The output is a LOS displacement map. Interpreting it as "subsidence" or "uplift" requires knowing the look geometry and, ideally, combining ascending and descending tracks.

Pitfalls and why they happen

  • Decorrelation over vegetation and water. C-band coherence collapses over dense canopy and changing water between passes, so InSAR is unreliable there. It happens because the scatterers physically move; use coherence as a mask, not a result.
  • Atmospheric phase screen. Tropospheric water vapour adds phase that masquerades as deformation, sometimes centimetres in a single pair. Time-series methods average it out; single interferograms can be badly biased.
  • Reading LOS as vertical. A single interferogram measures the line-of-sight component only. Horizontal motion (e.g. a translational landslide) projects partially into LOS and is easily misread.
  • Ignoring geometric distortion. Measuring deformation in a layover zone is meaningless — the phase there is a mixture of multiple ground points.
  • Wrong polarisation for the task. VV is generally better for flood/open-water contrast; VH adds sensitivity to vegetation volume scattering.
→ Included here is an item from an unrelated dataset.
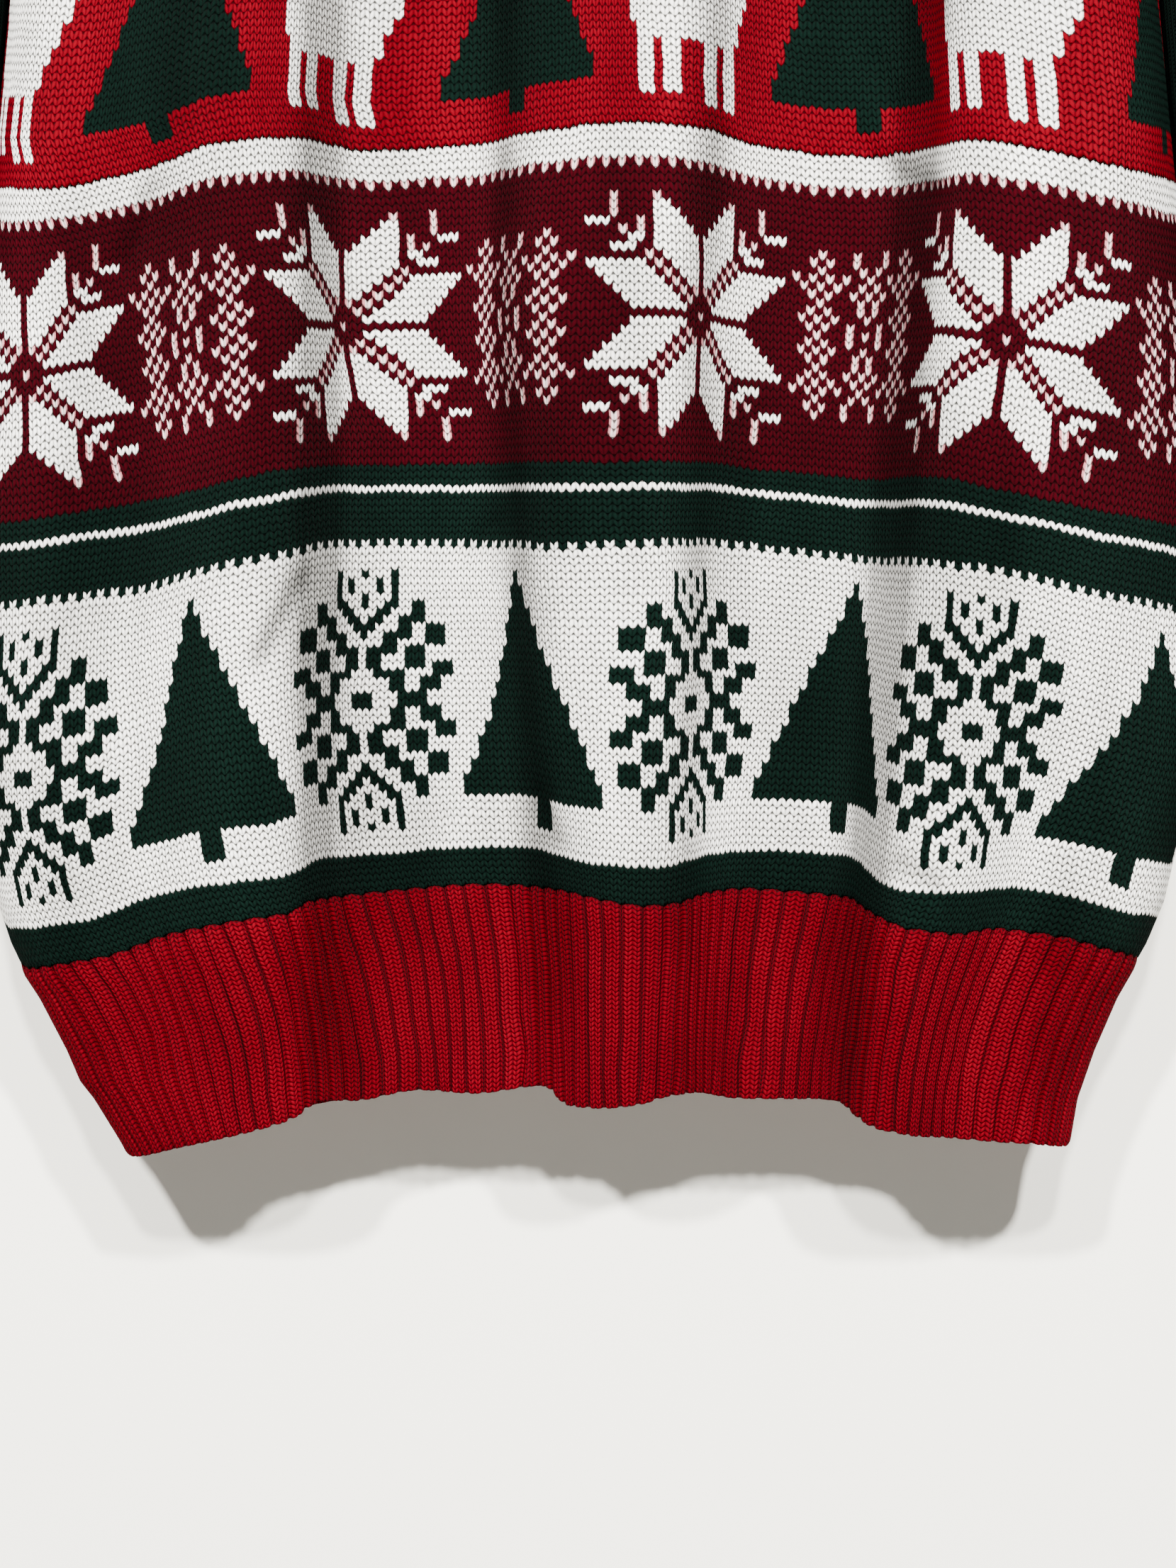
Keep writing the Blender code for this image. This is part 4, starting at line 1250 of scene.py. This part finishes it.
def neckband(name):
    count = NECK_RIBS * len(NECK_PICK)
    line = []
    for side, start, end in ((FRONT, -1, 1), (BACK, 1, -1)):
        share = 0.5 + 0.5 * NECK_SHARE * np.sin(np.linspace(start, end, 400) * math.pi / 2)
        line.append(place(share, panel_top(share, side), side)[:-1])
    line = np.concatenate((*line, line[0][:1]))
    run = np.concatenate(([0], np.cumsum(np.linalg.norm(np.diff(line, axis=0), axis=1))))
    at = np.arange(count) / count * run[-1]
    edge = np.stack([np.interp(at, run, line[:, k]) for k in range(3)], axis=-1)
    rise = NECKBAND_HEIGHT * (1 - 0.5 * np.abs(edge[:, 0] / NECK_HALF) ** 6)
    lean = np.stack((LEAN_IN[0] * edge[:, 0], LEAN_IN[1] * edge[:, 1], rise), axis=-1)
    steps = np.linspace(0.01, 1, NECK_ROWS)[:, None]
    fade = np.clip(np.minimum(steps, 1 - steps) / NECK_FADE, 0, 1) ** 0.5
    relief = np.resize(RIB_RELIEF[NECK_PICK], count) * fade * SMALL_RIBS
    v = np.broadcast_to(np.arange(NECK_ROWS)[:, None], (NECK_ROWS, count))
    shade = rib_shade(count, NECK_ROWS - 1, RIB_SHADE[NECK_PICK])
    return tube_wall(name, edge + lean * steps[..., None], v, 4, relief, RED, shade)


band = neckband("neckband_rib")
print("neckband faces", len(band.data.polygons))

# %% [markdown]
# ## Which solid each piece stands for, and how large its cloth was cut
#
# A sheet's flat size is its stitches times their width and its rows times their height.  Ribs,
# cuffs and neckband are drawn in, so they're stated as wide as they lie.  Where a sheet isn't a
# rectangle, its area is stated too.

FLAT = {
    # piece: (node, width, length, area)
    front_low: ("front_panel", COLUMNS * STITCH, RED_BAND * ROW, None),
    front_red: ("front_panel", COLUMNS * STITCH, (PATTERN_ROWS - RED_BAND) * ROW, None),
    front_top: ("front_panel", COLUMNS * STITCH, 220.0, 0.10),
    back_all: ("back_panel", COLUMNS * STITCH, BODY_LENGTH - RIB_HEIGHT, 0.31),
    hem_front: ("hem_rib_front", 460.0, RIB_HEIGHT, None),
    hem_back: ("hem_rib_back", 460.0, RIB_HEIGHT, None),
    sleeves[0]: ("sleeve_left", 400.0, 470.0, 0.13),
    sleeves[1]: ("sleeve_right", 400.0, 470.0, 0.13),
    cuffs[0]: ("cuff_left", 172.0, 62.0, None),
    cuffs[1]: ("cuff_right", 172.0, 62.0, None),
    band: ("neckband", 460.0, NECKBAND_HEIGHT, None),
}
for piece, (node, width, length, area) in FLAT.items():
    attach(piece, "root")
    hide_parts(node)
triangles = {piece.name: sum(len(f.vertices) - 2 for f in piece.data.polygons) for piece in FLAT}
print(len(FLAT), "pieces of cloth, with triangles:", triangles)

# %% [markdown]
# ## The room
#
# A pale wall stands behind the garment and a pale floor lies far below it.  Three small lamps in
# front, high up, throw clear shadows with soft edges on the wall.  Two large lamps behind light the
# garment's back: the wall throws no shadow, and from behind it lets the view through.

# %% Wall, floor and lamps, in metres
WALL_Y = 0.066
FLOOR_Z = -3.0
WALL_TOP = 2
ROOM = 4  # half the width of the wall and of the floor


def wall_material():
    r = Recipe("pale wall")
    soft = r.noise(r.place(), 2.0, 3.0)
    r.set(Base_Color=(0.97, 0.95, 0.86, 1), Roughness=soft * 0.1 + 0.8)
    behind = r.node("ShaderNodeNewGeometry").out("Backfacing")
    front, clear = Value(r, r.shader.outputs[0]), r.node("ShaderNodeBsdfTransparent")
    mix = r.node("ShaderNodeMixShader", {}, (behind, front, clear))
    r.feed(r.nodes["Material Output"].inputs["Surface"], mix)
    return r.material


def stage_plane(name, corners, material):
    mesh = bpy.data.meshes.new(name)
    mesh.from_pydata(corners, [], [(0, 1, 2, 3)])
    mesh.materials.append(material)
    obj = add_object(name, mesh)
    return obj


upright = [(-ROOM, WALL_Y, FLOOR_Z), (ROOM, WALL_Y, FLOOR_Z), (ROOM, WALL_Y, WALL_TOP),
           (-ROOM, WALL_Y, WALL_TOP)]
level = [(x, y, FLOOR_Z) for x, y in ((-ROOM, -ROOM), (ROOM, -ROOM), (ROOM, ROOM), (-ROOM, ROOM))]
stage_plane("wall", upright, wall_material()).visible_shadow = False
floor_paint = Recipe("pale floor")
floor_paint.set(Base_Color=(0.75, 0.75, 0.74, 1), Roughness=0.8)
stage_plane("floor", level, floor_paint.material)

WARM = (1.0, 0.985, 0.96)
LAMP_AIM = np.array((0, 0, -0.6))
LAMPS = (
    # name, place, size across, watts
    ("lamp_left", (-0.50, -2.0, 0.24), 0.10, 120),
    ("lamp_middle", (0.02, -2.0, 0.14), 0.10, 77),
    ("lamp_right", (0.46, -2.0, 0.26), 0.10, 114),
    ("lamp_back_left", (-1.3, 1.4, 0.45), 0.7, 48),
    ("lamp_back_right", (1.3, 1.4, 0.45), 0.7, 48),
)
for name, where, size, watts in LAMPS:
    data = bpy.data.lights.new(name, "AREA")
    data.shape = "DISK"
    data.size = size
    data.energy = watts
    data.color = WARM
    obj = add_object(name, data)
    obj.location = where
    x, y, z = LAMP_AIM - where
    obj.rotation_euler = (math.atan2(math.hypot(x, y), -z), 0, math.atan2(y, x) - math.pi / 2)
world = bpy.data.worlds.new("soft room light")
bpy.context.scene.world = world
world.use_nodes = True
sky = world.node_tree.nodes["Background"]
sky.inputs["Color"].default_value = (0.96, 0.98, 1.0, 1)
sky.inputs["Strength"].default_value = 0.09
print("a wall, a floor and", len(LAMPS), "lamps of", [lamp[-1] for lamp in LAMPS], "watts")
Choosing blindly weakens the signal.

Quality control

  • Check the coherence map first; trust phase only where coherence is high (typically > 0.3–0.4 for C-band).
  • Apply and inspect the layover/shadow mask after terrain correction; exclude those pixels from interpretation.
  • Cross-validate deformation against independent ground measurements (GNSS, levelling) or against the opposite orbit.
  • Confirm geocoding by overlaying the terrain-corrected product on a reference layer and checking alignment in flat areas.
  • For flood backscatter, verify the dark-water classification against known water bodies and the flood's plausible extent.

Bathyl perspective

We use SAR where optical data cannot answer the question — through cloud, in darkness, and for ground motion measured in millimetres. Every SAR product we deliver states the orbit geometry, polarisation, coherence threshold and distortion masks, so a reviewer knows where the measurement is solid and where the radar geometry forbids a confident read.